Another was Birmingham County Football Association who used data to help select football venues located in areas with high levels of multiple deprivation and air pollution. The users of these venues will be the focus for sustained community engagement seeking to encourage more sustainable transport behaviours such as through car sharing, public transport, or active travel.

And then there was Community Energy Birmingham which looked at housing EPC and fuel poverty data to identify the best areas to promote a new advice service to encourage installation of improvements to improve home energy efficiency.

There are more examples and more details on the 3D case studies page.

Looking to the future, 1,220 tonnes CO2e per year of carbon reductions will be achieved as a result of activities carried out by the community organisations funded by the project. And if all the council-led activities identified during the project were rolled out (i.e. net zero policy recommendations for new developments, city wide solar PV rollout, and a local retrofit scheme), more than 400,000 tonnes CO2e per year in carbon reductions can be achieved.

What’s next for 3D?

Although data is a universal language, using it effectively to inform community climate action is still a new idea.  The groups we’ve been working with tell us using data and datasets can seem intimidating at first, but it’s worth investigating, whatever scale you’re working at. Groups have been able to look at and have meaningful conversations around the scope of a problem, what actions can have the greatest or fastest impact, and how best to target them.
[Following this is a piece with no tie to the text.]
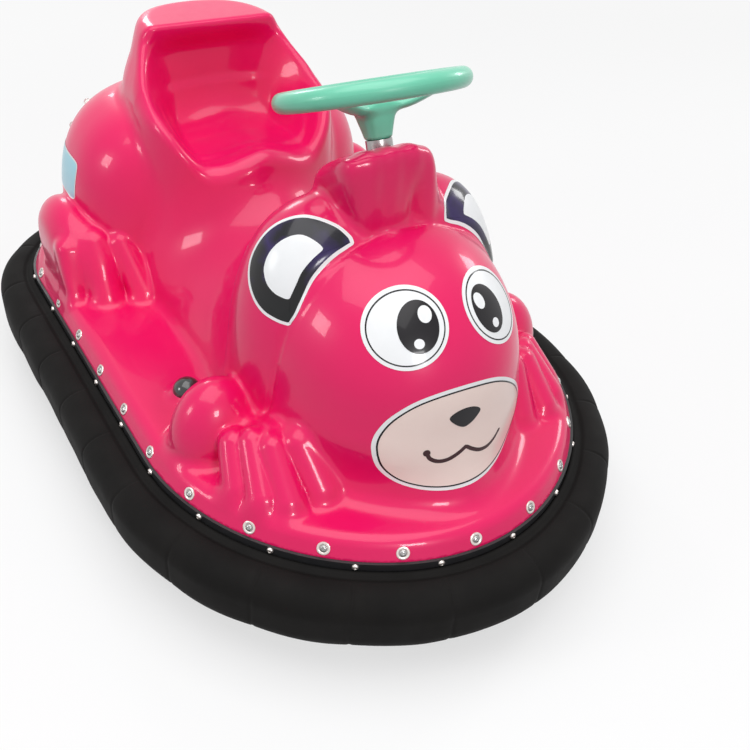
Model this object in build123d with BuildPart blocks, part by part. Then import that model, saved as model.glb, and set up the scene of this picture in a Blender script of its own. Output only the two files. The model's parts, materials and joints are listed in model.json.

All the activities supported during the project, from the development of the data hub itself, through to the use of data in some very local project delivery, have potential for replication elsewhere.

There are more and more tools available which make it easier to access and apply data too. We developed our Impact Community Carbon Calculator which is a great way of looking at lots of data for a particular community and our Solar Wizard Calculator, an intuitive app to support more people and communities to get solar power.